DevOps
Overview
DevOps is a metholigy of combining the Development team with the operations team. These two groups are ususually seperated.
It however not only describes this collaboration but rather the cultural shift inside a company.
IT Operations
IT Operations describes the process of implementing, managing, delivering and supporting IT services. This is done to meet the needs of internal and external users.
An example could be when a server outage occurs. The IT Operations team is responsible for helping customers out, if it is their fault. If not, they report to the development team.
Combining both
I assume, that the reader knows what the development team's purpose is, thus i wont explain this again.
With devops those two teams get combined into one. This should avoid paperwork and misunderstandings because the development team directly interacts with the customer.

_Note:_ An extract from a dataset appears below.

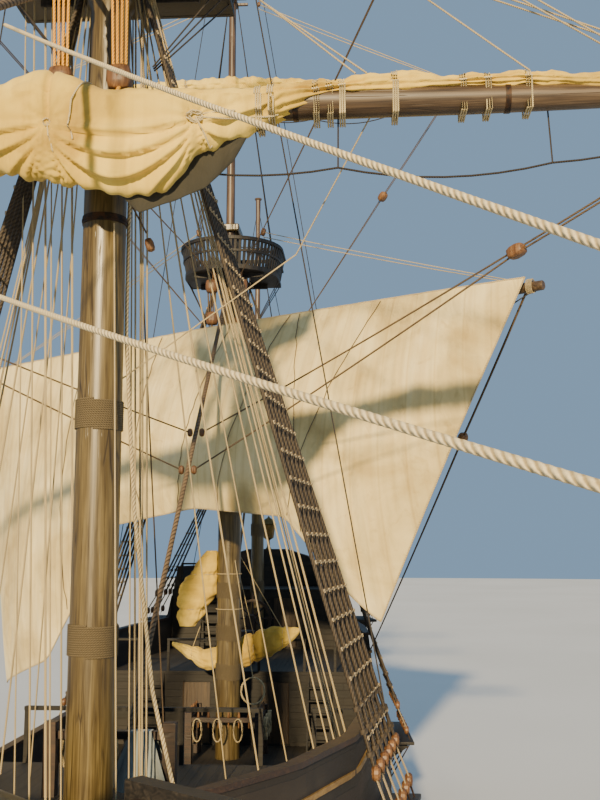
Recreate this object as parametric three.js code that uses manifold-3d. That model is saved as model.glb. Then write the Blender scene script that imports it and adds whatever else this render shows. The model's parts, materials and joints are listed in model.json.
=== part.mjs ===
// A full-size three-masted tall ship. Millimetres, +X towards the bow, +Y to port, +Z up.
// The origin lies on the centreline, at the waterline, amidships.
import * as THREE from 'three';
import { mergeVertices } from 'three/addons/utils/BufferGeometryUtils.js';
import Module from 'manifold-3d';

const wasm = await Module();
wasm.setup();

// Clearances
const GAP = 0.3;
const WELD = 0.001;

// Hull
const BOW_X = 13600;
const STERN_X = -14400;
const KEEL_Z = -3200;
const KEEL_DEPTH = 400;
const KEEL_HALF = 130;
const BULWARK = 130;
const PLANK = 60;
const PAST = 900;
const BEAM_REACH = 6000;
const WALE_TOP = 1050;
const WALE_Z = 700;
const HULL_TOP = 7700;
const TUMBLE_POWER = 1.3;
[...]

From a software perspective, devops encoueages automation at every step. Those automations include:
- continuous integration
- continuous delivery
- unit tests
the devops movement us an evolution of the agile method (scrum), and thus is usually very fast paced. Instead of having a new version every few months, the updates get patched immediately and are being automatically tested, in contrast to long testing or beta phases) and being published almost immediately. The publishing may vary from project to project for internal testing. This often times also occura in foss projects, where the patches are pushed immediately, however there are still versions to that software. Those versions are however milestones and not actual big revisions of the application.
Because of the agility of this methodoligy, there are a pile of tickets, each member of the team needs to solve/implement in a fixed time. It is almost the same like the scrum method, however in scrum, the milestones dont get released immediately.
Benefits
By bringing those two teams together, fixes can be patched and sent out faster to customers, as well as it sometimes helps to improve efficency.
Due to the fact, that everything is automated as far as possible, this accelerates the development cycle that may would take days to absolve.
Customer needs can also be understood better and implemented better because there is no "middle man" between the two.
Drawbacks
Developers now need to do things, that thei are not trained for, sucgh as taking active part in the project management, finding and fixing security issues, thesting the product and governance. I think the testing of the product is a big issue because a developer never uses the product like a customer would.
Another big drawback is, that issues that coukld potentially break the code and, for example, crash the server, are more likely to end up in production because the testing was not extensive enough.
Users may also struggle with this fast-paced development cycle. They may dont always want to learn every new function because an old one got removed. Users might get frustrated because they cant keep up with the features.